Abstract

The drilling operations for oil or geothermic extraction use a slender structure introduced inside the drill well, hanging from a derrick and driven by a rotary table at the surface. The drilling structure consists in a series of drill-pipes and some heavy pipes at the well bottom. The drilling process involves nonlinear dynamic phenomena such as bit-bounce, stick-slip due to the well-drillstring multi-contacts and the pulsating mud flow. The drillstring vibrations may yield, the rate of penetration decrease, the premature wears and damages of drilling equipment. Many numerical models have been proposed to study the dynamics of drillstring to improve the reliability of drilling operations.
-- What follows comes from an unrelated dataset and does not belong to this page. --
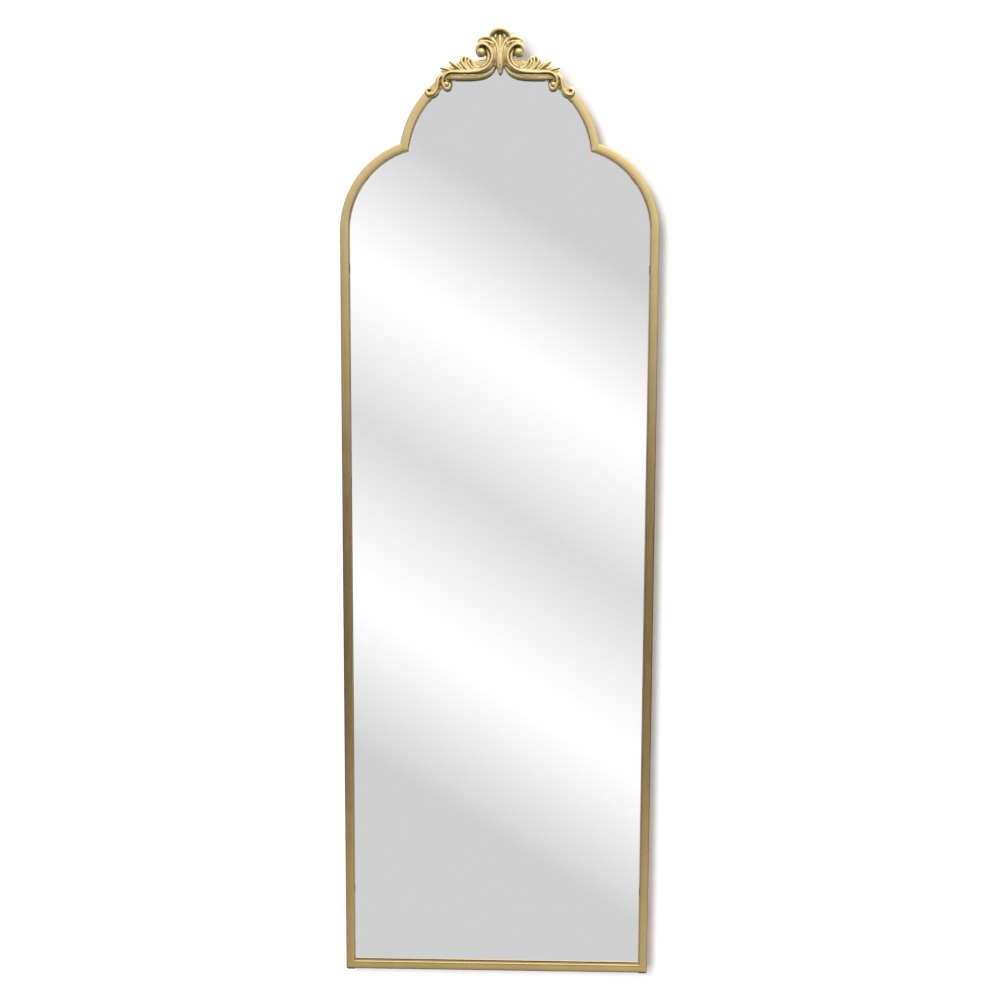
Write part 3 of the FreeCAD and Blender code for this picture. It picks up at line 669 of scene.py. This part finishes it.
def spread(tree, group, vector, low, high, top=1.0):
    """A shared effect's value, with its range from low to high stretched from 0 to top."""
    node = add_node(tree, "ShaderNodeGroup", node_tree=group)
    tree.links.new(vector, node.inputs[0])
    return remap(tree, node.outputs[0], low, high, 0.0, top)


def own_place(tree):
    return add_node(tree, "ShaderNodeTexCoord").outputs["Object"]


def skin(tree, colour, metallic, roughness, height=None, bump=(0.1, 0.0002), **extra):
    """The finish itself, with an optional bump of a given strength and depth."""
    values = {"Base Color": colour, "Metallic": metallic, "Roughness": roughness, **extra}
    if height is not None:
        values["Normal"] = add_node(tree, "ShaderNodeBump", {
            "Height": height, "Strength": bump[0], "Distance": bump[1]}).outputs[0]
    shader = add_node(tree, "ShaderNodeBsdfPrincipled", values)
    add_node(tree, "ShaderNodeOutputMaterial", {"Surface": shader.outputs[0]})


ARRIS_ACROSS = (0.0056, 0.0075)  # where a tube's worn arris starts and is full, from its middle
ARRIS_THROUGH = (0.0101, 0.0120)  # the same through the tube's depth
ARRIS_WEAR = 0.15


def brass_paint(name, on_tube):
    """Antique brass paint: brushed along the tube, clouded, and lighter on worn arrises."""
    material, tree = new_material(name)
    place = own_place(tree)
    along = (add_node(tree, "ShaderNodeAttribute", attribute_name="tube").outputs["Vector"]
             if on_tube else place)
    streak = spread(tree, STREAKS, along, 0.3, 0.7)
    cloud = spread(tree, CLOUDS, place, 0.35, 0.7)
    colour = mix(tree, streak, (0.51, 0.366, 0.160, 1), (0.60, 0.436, 0.196, 1))
    olive = maths(tree, "MULTIPLY", cloud, 0.38)
    colour = mix(tree, olive, colour, (0.40, 0.315, 0.135, 1))
    if on_tube:
        parts = add_node(tree, "ShaderNodeSeparateXYZ", {0: along}).outputs
        side = remap(tree, maths(tree, "ABSOLUTE", parts[0]), *ARRIS_ACROSS)
        edge = remap(tree, maths(tree, "ABSOLUTE", parts[1]), *ARRIS_THROUGH)
        worn = maths(tree, "MULTIPLY", maths(tree, "MULTIPLY", side, edge),
                     maths(tree, "MULTIPLY", streak, ARRIS_WEAR))
        colour = mix(tree, worn, colour, (0.78, 0.64, 0.38, 1))
    roughness = remap(tree, streak, 0.0, 1.0, 0.19, 0.25)
    skin(tree, colour, 1.0, roughness, streak, (0.05, 0.00005))
    return material


def gilding(name):
    """Pale gold over dark wash and painted shade in the hollows, painted shade on the undersides
    and at the walls' feet, and rubbed gold with a painted highlight on the rolls.
    """
    material, tree = new_material(name)
    place = own_place(tree)
    wash_and_shade = add_node(tree, "ShaderNodeAttribute", attribute_name="wash_and_shade").outputs["Fac"]
    rubbed_and_highlight = add_node(tree, "ShaderNodeAttribute", attribute_name="rubbed_and_highlight").outputs["Fac"]
    cloud = spread(tree, CLOUDS, place, 0.3, 0.75)
    grain = spread(tree, GRAIN, place, 0.3, 0.7)
    colour = mix(tree, cloud, (0.67, 0.485, 0.220, 1), (0.60, 0.465, 0.205, 1))
    # Rubbed gold and painted highlight on the raised rolls.
    colour = mix(tree, rubbed_and_highlight, colour, (0.80, 0.65, 0.36, 1))
    # The dark wash colour, which also stands in for painted shade.
    dark = mix(tree, cloud, (0.13, 0.075, 0.027, 1), (0.11, 0.09, 0.027, 1))
    # How far dark wash and painted shade cover the gold, broken up by a little grain.
    cover = remap(tree, maths(tree, "MULTIPLY_ADD", grain, 0.16, wash_and_shade), 0.24, 0.95)
    colour = mix(tree, cover, colour, dark)
    roughness = remap(tree, cover, 0.0, 1.0, 0.27, 0.5)
    skin(tree, colour, 0.9, roughness, grain, (0.08, 0.0001))
    return material


def silvering(name):
    """The mirror: silver behind clear glass, hardly varied."""
    material, tree = new_material(name)
    cloud = spread(tree, CLOUDS, own_place(tree), 0.3, 0.7)
    colour = mix(tree, cloud, (0.968, 0.972, 0.97, 1), (0.975, 0.976, 0.974, 1))
    skin(tree, colour, 1.0, 0.0)
    return material


def plain_finish(name, first, second, metallic, rough):
    """Two colours over fine grain and soft clouds: zinc, rubber, fibreboard, film and foam."""
    material, tree = new_material(name)
    place = own_place(tree)
    grain = spread(tree, GRAIN, place, 0.3, 0.7)
    cloud = spread(tree, CLOUDS, place, 0.3, 0.7, 0.5)
    colour = mix(tree, grain, (*first, 1), (*second, 1))
    colour = mix(tree, cloud, colour, (*second, 1))
    skin(tree, colour, metallic, remap(tree, grain, 0.0, 1.0, *rough), grain)
    return material


def on_bend(out, up, centre_z, radius):
    """A point's place across and along a tube that is bent around a centre."""
    return math.hypot(out, up) - radius, centre_z + math.atan2(up, out) * radius


def on_stile(x, z):
    out, up, radius = abs(x) - SHOULDER_X, z - SHOULDER_Z, SHOULDER_RADIUS - TUBE_FACE / 2
    return (out - radius, z) if up < 0 else on_bend(out, up, SHOULDER_Z, radius)


def on_arch(x, z):
    return on_bend(x, z - CROWN_Z, CROWN_Z, CROWN_RADIUS - TUBE_FACE / 2)


def on_rail(x, z):
    return z - RAIL_BOTTOM - TUBE_FACE / 2, x


def mark_tube(piece, place_on):
    """Give a tube's points their place across, through and along it, for the brushing."""
    marks = piece.data.attributes.new("tube", "FLOAT_VECTOR", "POINT")
    values = []
    for corner in piece.data.vertices:
        x, y, z = corner.co
        across, along = place_on(x, z)
        values += [across, y - TUBE_Y, along]
    marks.data.foreach_set("vector", values)


def dress(piece, material):
    piece.data.materials.clear()
    piece.data.materials.append(material)


mark_tube(stile, on_stile)
mark_tube(other_stile, on_stile)
mark_tube(arch, on_arch)
mark_tube(rail, on_rail)
tube_paint = brass_paint("antique_brass_paint", True)
small_paint = brass_paint("antique_brass_paint_small", False)
gilt = gilding("crest_gilding")
zinc = plain_finish("zinc_plate", (0.58, 0.58, 0.56), (0.70, 0.70, 0.68), 1.0, (0.26, 0.38))
rubber = plain_finish("black_rubber", (0.022, 0.022, 0.022), (0.045, 0.045, 0.043), 0.0,
                      (0.55, 0.75))
board = plain_finish("fibreboard", (0.24, 0.15, 0.08), (0.36, 0.25, 0.15), 0.0, (0.75, 0.9))
film = plain_finish("backing_film", (0.34, 0.36, 0.37), (0.42, 0.44, 0.45), 0.0, (0.4, 0.55))
foam = plain_finish("foam_tape", (0.72, 0.72, 0.69), (0.84, 0.84, 0.81), 0.0, (0.7, 0.9))
for piece, _, _ in tubes:
    dress(piece, tube_paint)
dress(crest, gilt)
for material, names in (
        (small_paint, ("weld_beads", "board_tabs", "restraint_lug")),
        (silvering("silvered_glass"), ("mirror_glass",)),
        (film, ("safety_film",)), (foam, ("mounting_tape",)), (board, ("back_board",)),
        (rubber, ("setting_blocks", "wall_bumpers", "foot_pads")),
        (zinc, ("tab_screws", "crest_screws", "left_hanger_strap", "right_hanger_strap",
                "left_hanger_ring", "right_hanger_ring", "hanger_screws"))):
    for name in names:
        dress(nodes[name], material)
However, the numerical models of drilling structures representing several kilometers length require a huge amount of computer memory storage and yield a too long computational time. The reduction technique proposed by Craig-Bampton (CB) has been developed for modelling the nonlinear dynamics of rotating machines to save the computational time but still limited in the context of rotordynamics. The paper focuses on the implementation of the CB method in the case of long drillstring assembly modelled by beam finite elements. The pre-loaded states of the drillstring due to the well curvature, well-structure contacts and fluid-structure interactions are determined and taken into account in the dynamic computation. The drillstring transient dynamics is simulated and the orbital motion of several nodes are analyzed. The result convergence and the reduction of computational time obtained by the CB method are investigated and discussed.